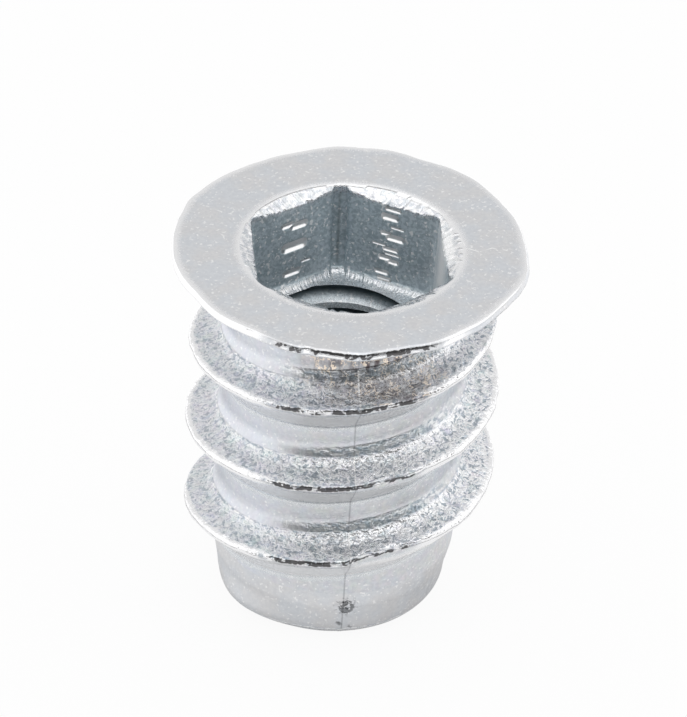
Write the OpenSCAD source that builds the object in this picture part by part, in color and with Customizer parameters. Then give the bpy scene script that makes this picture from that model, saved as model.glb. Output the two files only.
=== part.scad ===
// Hex-drive threaded insert for wood, a single zinc die casting.
//
// A thin flange sits on a parallel body. The body carries a coarse, sharp-edged wood
// thread outside and a machine-thread bore inside, and it ends in a rounded pilot tip.
// The flange is open to a hexagonal socket, whose floor is the mouth of the bore.
//
// Millimetres, +Z up. The origin is the centre of the flat end of the pilot tip, which
// is the face that the insert stands on. The die's parting plane is the YZ plane, and
// two of the hexagon's corners lie on it.

/* [Overall] */
// Length from the flat end of the tip to the top of the flange
overall_h = 18.4; // [16:0.1:26]

/* [Flange] */
// Diameter of the flange
flange_d = 16; // [15:0.1:20]
// Thickness of the flange at its rim
flange_edge_t = 0.4; // [0.3:0.05:0.8]
// Thickness of the flange where it meets the body
flange_neck_t = 0.9; // [0.8:0.05:1.5]
// Fillet between the underside of the flange and the body
flange_fillet_r = 0.5; // [0.2:0.05:0.8]
// How far the flash at the die's parting plane stands out of the rim
flash_proud = 0.2; // [0.05:0.05:0.3]
// Radius of the flash's outline
flash_r = 6.5; // [5:0.1:7]

/* [Body and pilot tip] */
// Diameter of the body between the turns of the wood thread
root_d = 10.8; // [10.6:0.1:12.4]
// Diameter of the flat ring that ends the tip
tip_flat_d = 8.1; // [7.9:0.1:8.6]
// Radius that rounds the tip
tip_round_r = 1.2; // [0.5:0.05:1.2]
// Height at which the tip reaches the full diameter of the body
tip_taper_h = 2.2; // [1.8:0.1:3]

/* [Wood thread] */
// Diameter over the crests
thread_d = 14.1; // [13:0.1:14.6]
// Rise in one turn, right-handed
thread_pitch = 4.25; // [4:0.05:5]
// Height of the middle of the crest where the thread starts
thread_start_z = 3.5; // [3.2:0.1:5]
// Distance from the crest's finish up to the top of the flange
thread_end_gap = 0.85; // [0.8:0.05:3]
// Width of the crest
crest_w = 0.26; // [0.15:0.01:0.5]
// Slope of the flank that faces the flange, from a flat ring
upper_flank_angle = 12; // [5:1:30]
// Slope of the flank that faces the tip, from a flat ring
lower_flank_angle = 47; // [30:1:50]
// Fillet at the foot of the upper flank
upper_fillet_r = 1.1; // [0.4:0.05:1.2]
// Fillet at the foot of the lower flank
lower_fillet_r = 0.45; // [0.2:0.05:0.8]
// Angle over which the ridge grows out of the body at its start
run_in_angle = 130; // [60:5:180]
// Angle over which the ridge dies away at its finish
run_out_angle = 220; // [60:5:240]

/* [Hexagonal socket] */
// Size of the hexagon key, across flats
key_af = 8; // [6:0.5:8]
// Room across flats between the key and the floor of the socket
key_clearance = 0.2; // [0.1:0.05:0.4]
// Draft of the socket's walls, in degrees
socket_draft = 1.9; // [0.5:0.1:3]
// Depth from the top of the flange to the floor of the socket
socket_depth = 4.6; // [3.5:0.1:6]
// How far the socket's corners are blunted
corner_blunt = 0.08; // [0.03:0.01:0.2]
// Diameter of the countersink at the mouth of the socket
mouth_d = 9.8; // [9.5:0.1:10.2]
// Slope of the countersink, from the axis
mouth_angle = 62; // [45:1:70]

/* [Machine thread] */
// Bore, at the minor diameter of the machine thread
bore_d = 6.65; // [5:0.05:6.9]
// Lead-in of the bore at the tip
bore_lead = 0.35; // [0.2:0.05:0.4]

/* [Hidden] */
flange_r = flange_d / 2;
root_r = root_d / 2;
thread_r = thread_d / 2;
tip_flat_r = tip_flat_d / 2;
bore_r = bore_d / 2;

neck_z = overall_h - flange_neck_t;
floor_z = overall_h - socket_depth;
floor_af = key_af + key_clearance;
socket_taper = tan(socket_draft);

// The thread is swept in straight steps, with its foot buried in the body.
steps_per_turn = 48;
thread_bury = 0.3;
foot_angle = 15;
fillet_share = 0.8;
upper_arc_steps = 5;
thread_lap = 0.2;
thread_foot_r = root_r - thread_bury;
thread_end_z = overall_h - thread_end_gap;
thread_angle = 360 * (thread_end_z - thread_start_z) / thread_pitch;
thread_steps = ceil(thread_angle * steps_per_turn / 360);
// At its finish the ridge reaches the flange a little past the back of the insert.
thread_end_angle = 170;
smallest_ridge = 0.1;

cut_extra = 1;
zinc = [0.78, 0.79, 0.8];
$fn = 96;

// Points on an arc, from angle a0 to a1.
function arc(centre, r, a0, a1, count) =
    [for (i = [0 : count])
        let (a = a0 + (a1 - a0) * i / count)
            centre + r * [cos(a), sin(a)]];

// Half section of the plain casting, as [radius, height].
function body_section() =
    let (
        underside_slope = atan2(flange_neck_t - flange_edge_t, flange_r - root_r),
        fillet_x = root_r + flange_fillet_r,
        // The fillet's centre is one radius below the sloping underside.
        fillet_z = neck_z + flange_fillet_r * tan(underside_slope)
            - flange_fillet_r / cos(underside_slope)
    )
    concat(
        [[0, 0]],
        arc([tip_flat_r, tip_round_r], tip_round_r, -90, 0, 8),
        [[root_r, tip_taper_h]],
        arc([fillet_x, fillet_z], flange_fillet_r, 180, 90 + underside_slope, 5),
        [
            [flange_r, overall_h - flange_edge_t],
            [flange_r, overall_h],
            [0, overall_h],
        ]
    );

// Section of the ridge, as [radius, height above the middle of the crest], from the
// lower foot over the crest to the upper foot.
function ridge_section() =
    let (
        half_w = crest_w / 2,
        lo = lower_flank_angle,
        up = upper_flank_angle,
        height = thread_r - root_r,
        // Each fillet leaves its flank smoothly and meets the body at foot_angle. On a low
        // ridge it is limited to the part of the flank that fillet_share allows.
        lower_r = min(lower_fillet_r, fillet_share * height / (1 - sin(lo))),
        upper_r = min(upper_fillet_r, fillet_share * height / (1 - sin(up))),
        lower_touch = lower_r * (1 - sin(lo)),
        upper_touch = upper_r * (1 - sin(up)),
        lower_centre = [root_r + lower_r,
            -half_w - (height - lower_touch) * tan(lo) - lower_r * cos(lo)],
        upper_centre = [root_r + upper_r,
            half_w + (height - upper_touch) * tan(up) + upper_r * cos(up)],
        lower_arc = arc(lower_centre, lower_r, 180 - foot_angle, 90 + lo, 2),
        upper_arc = arc(upper_centre, upper_r, 270 - up, 180 + foot_angle, upper_arc_steps)
    )
    concat(
        [[thread_foot_r, lower_arc[0][1] - thread_bury]],
        lower_arc,
        [[thread_r, -half_w], [thread_r, half_w]],
        upper_arc,
        [[thread_foot_r, upper_arc[upper_arc_steps][1] + thread_bury]]
    );

// Size of the ridge at an angle from its start, from smallest_ridge to 1.
function ridge_scale(angle) =
    max(smallest_ridge, min(1, angle / run_in_angle, (thread_angle - angle) / run_out_angle));

module body_blank() {
    rotate_extrude()
        polygon(body_section());
}

// The flash left on the rim where the two halves of the die met, in front and behind.
module parting_flash() {
    for (side = [-1, 1])
        translate([0, side * (flange_r + flash_proud - flash_r), overall_h - flange_edge_t])
            cylinder(h = flange_edge_t, r = flash_r);
}

// The ridge's section swept along a helix. It shrinks towards a point inside the body at
// both ends, so that it grows out of the body and dies away again.
module ridge_sweep() {
    section = ridge_section();
    count = len(section);
    points = [
        for (i = [0 : thread_steps])
            let (
                angle = thread_angle * i / thread_steps,
                turned = angle - thread_angle + thread_end_angle,
                z = thread_start_z + thread_pitch * angle / 360,
                size = ridge_scale(angle)
            )
            for (p = section)
                let (r = thread_foot_r + size * (p[0] - thread_foot_r))
                    [r * cos(turned), r * sin(turned), z + size * p[1]]
    ];
    last = thread_steps * count;
    sides = [
        for (i = [0 : thread_steps - 1], j = [0 : count - 1])
            let (
                a = i * count + j,
                b = i * count + (j + 1) % count
            )
            each [[a, b, a + count], [b, b + count, a + count]]
    ];
    polyhedron(
        points = points,
        faces = concat(
            [[for (j = [count - 1 : -1 : 0]) j]],
            sides,
            [[for (j = [0 : count - 1]) last + j]]
        ),
        convexity = 10
    );
}

// The wood thread: the ridge, hollowed so that it laps only the skin of the body.
module wood_thread() {
    difference() {
        ridge_sweep();
        translate([0, 0, -cut_extra])
            cylinder(h = overall_h + 2 * cut_extra, r = root_r - thread_lap);
    }
}

// The socket as a solid: a drafted hexagon with blunted corners and a countersunk mouth.
module socket_space() {
    top_z = overall_h + cut_extra;
    // Radii over the corners, at the floor and at the top of the cut.
    floor_r = floor_af / 2 / cos(30);
    top_r = (floor_af / 2 + (top_z - floor_z) * socket_taper) / cos(30);
    mouth_depth = mouth_d / 2 / tan(mouth_angle);
    intersection() {
        translate([0, 0, floor_z])
            rotate([0, 0, 30])
                cylinder(h = top_z - floor_z, r1 = floor_r, r2 = top_r, $fn = 6);
        translate([0, 0, floor_z - cut_extra])
            cylinder(h = top_z - floor_z + 2 * cut_extra,
                r1 = floor_r - corner_blunt, r2 = top_r - corner_blunt);
    }
    translate([0, 0, overall_h - mouth_depth])
        cylinder(h = mouth_depth + cut_extra, r1 = 0,
            r2 = mouth_d / 2 + cut_extra * tan(mouth_angle));
}

// The bore as a solid, with its lead-in at the tip. It meets the socket's floor square.
module bore_space() {
    translate([0, 0, -cut_extra])
        cylinder(h = floor_z + 2 * cut_extra, r = bore_r);
    translate([0, 0, -bore_lead])
        cylinder(h = 2 * bore_lead, r1 = bore_r + 2 * bore_lead, r2 = bore_r);
}

module insert_body() {
    color(zinc)
        difference() {
            union() {
                body_blank();
                parting_flash();
                wood_thread();
            }
            socket_space();
            bore_space();
        }
}

insert_body();
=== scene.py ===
# %% [markdown]
# # A threaded insert, as it comes out of the die
#
# The part is a hex-drive insert for wood: one zinc die casting with a bright zinc
# plating. It has a thin flange, a coarse sharp wood thread, a hexagon socket, a bore
# with a machine thread, and a rounded pilot tip. This lesson builds its finished
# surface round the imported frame, gives it a plated, slightly hammered metal, and sets
# it in a plain white studio.
#
# The frame comes first. Everything is in metres there, and this script thinks in
# millimetres, so lengths are turned over once, at the end of the modelling.

import math

import bmesh
import bpy
from mathutils import Matrix, Vector, noise


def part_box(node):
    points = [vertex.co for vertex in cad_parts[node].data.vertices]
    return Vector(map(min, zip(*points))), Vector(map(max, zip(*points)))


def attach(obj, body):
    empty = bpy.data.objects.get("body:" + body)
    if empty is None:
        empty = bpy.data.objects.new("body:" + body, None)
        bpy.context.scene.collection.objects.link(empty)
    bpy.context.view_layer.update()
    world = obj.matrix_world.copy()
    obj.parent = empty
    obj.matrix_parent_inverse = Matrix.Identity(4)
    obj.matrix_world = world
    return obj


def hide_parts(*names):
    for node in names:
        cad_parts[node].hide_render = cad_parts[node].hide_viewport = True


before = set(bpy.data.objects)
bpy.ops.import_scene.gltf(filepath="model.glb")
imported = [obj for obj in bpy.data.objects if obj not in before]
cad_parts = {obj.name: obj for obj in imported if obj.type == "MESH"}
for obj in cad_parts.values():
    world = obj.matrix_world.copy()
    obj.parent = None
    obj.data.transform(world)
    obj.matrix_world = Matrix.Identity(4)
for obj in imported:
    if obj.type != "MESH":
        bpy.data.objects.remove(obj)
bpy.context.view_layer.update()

MM = 0.001
low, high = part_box("insert_body")
INSERT_H = (high.z - low.z) / MM
FLANGE_R = high.x / MM
print(f"insert {INSERT_H:.2f} mm tall, flange {2 * FLANGE_R:.2f} mm across")

# %% [markdown]
# ## Bands
#
# The whole skin of the casting is a set of bands that meet edge to edge: two are
# screw threads and the rest are turned shapes. A band could be a boolean of simple
# solids, but where a thread's fillets run out on a round body the cut is a knife edge,
# and bright metal shows every bad triangle there. So the bands are laid out directly.
#
# Each band starts as a flat grid: across it run the steps round the axis, and up it run
# the rows from edge to edge. Every vertex is then wrapped to its real place, so the rows
# of the mesh follow the crest of the thread all the way round.

# %% Wrap a band
STEPS = 300
STEP_DEG = 360 / STEPS


def wrap_band(mesh, rows, first_step, last_step, place):
    """Makes a grid of rows by steps and wraps each vertex to place(row, step) round the axis."""
    steps = last_step - first_step
    grid = bmesh.ops.create_grid(mesh, x_segments=steps, y_segments=rows, size=0.5)
    for vertex in grid["verts"]:
        row = round((vertex.co.y + 0.5) * rows)
        step = first_step + round((vertex.co.x + 0.5) * steps)
        radius, height = place(row, step)
        angle = math.radians(step * STEP_DEG)
        vertex.co = (radius * math.cos(angle), radius * math.sin(angle), height)


print(f"{STEPS} steps of {STEP_DEG:.1f} degrees to a turn")

# %% [markdown]
# Three helpers serve every band: points on an arc, a value part of the way between two
# others, and a soft step from 0 to 1, which lets one shape fade into the next without a
# kink that bright metal would show.

# %% Arcs and blends
def arc_points(centre, radius, start, stop, count):
    """count + 1 points on an arc, from angle start to stop in degrees."""
    angles = [math.radians(start + (stop - start) * i / count) for i in range(count + 1)]
    return [(centre[0] + radius * math.cos(a), centre[1] + radius * math.sin(a)) for a in angles]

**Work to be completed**
Begin with the line containing "imported = [obj" and end with the line containing "degrees to a"; repeat every line from start to finish exactly, and nothing outside them.

**Answer in full**
imported = [obj for obj in bpy.data.objects if obj not in before]
cad_parts = {obj.name: obj for obj in imported if obj.type == "MESH"}
for obj in cad_parts.values():
    world = obj.matrix_world.copy()
    obj.parent = None
    obj.data.transform(world)
    obj.matrix_world = Matrix.Identity(4)
for obj in imported:
    if obj.type != "MESH":
        bpy.data.objects.remove(obj)
bpy.context.view_layer.update()

MM = 0.001
low, high = part_box("insert_body")
INSERT_H = (high.z - low.z) / MM
FLANGE_R = high.x / MM
print(f"insert {INSERT_H:.2f} mm tall, flange {2 * FLANGE_R:.2f} mm across")

# %% [markdown]
# ## Bands
#
# The whole skin of the casting is a set of bands that meet edge to edge: two are
# screw threads and the rest are turned shapes. A band could be a boolean of simple
# solids, but where a thread's fillets run out on a round body the cut is a knife edge,
# and bright metal shows every bad triangle there. So the bands are laid out directly.
#
# Each band starts as a flat grid: across it run the steps round the axis, and up it run
# the rows from edge to edge. Every vertex is then wrapped to its real place, so the rows
# of the mesh follow the crest of the thread all the way round.

# %% Wrap a band
STEPS = 300
STEP_DEG = 360 / STEPS


def wrap_band(mesh, rows, first_step, last_step, place):
    """Makes a grid of rows by steps and wraps each vertex to place(row, step) round the axis."""
    steps = last_step - first_step
    grid = bmesh.ops.create_grid(mesh, x_segments=steps, y_segments=rows, size=0.5)
    for vertex in grid["verts"]:
        row = round((vertex.co.y + 0.5) * rows)
        step = first_step + round((vertex.co.x + 0.5) * steps)
        radius, height = place(row, step)
        angle = math.radians(step * STEP_DEG)
        vertex.co = (radius * math.cos(angle), radius * math.sin(angle), height)


print(f"{STEPS} steps of {STEP_DEG:.1f} degrees to a turn")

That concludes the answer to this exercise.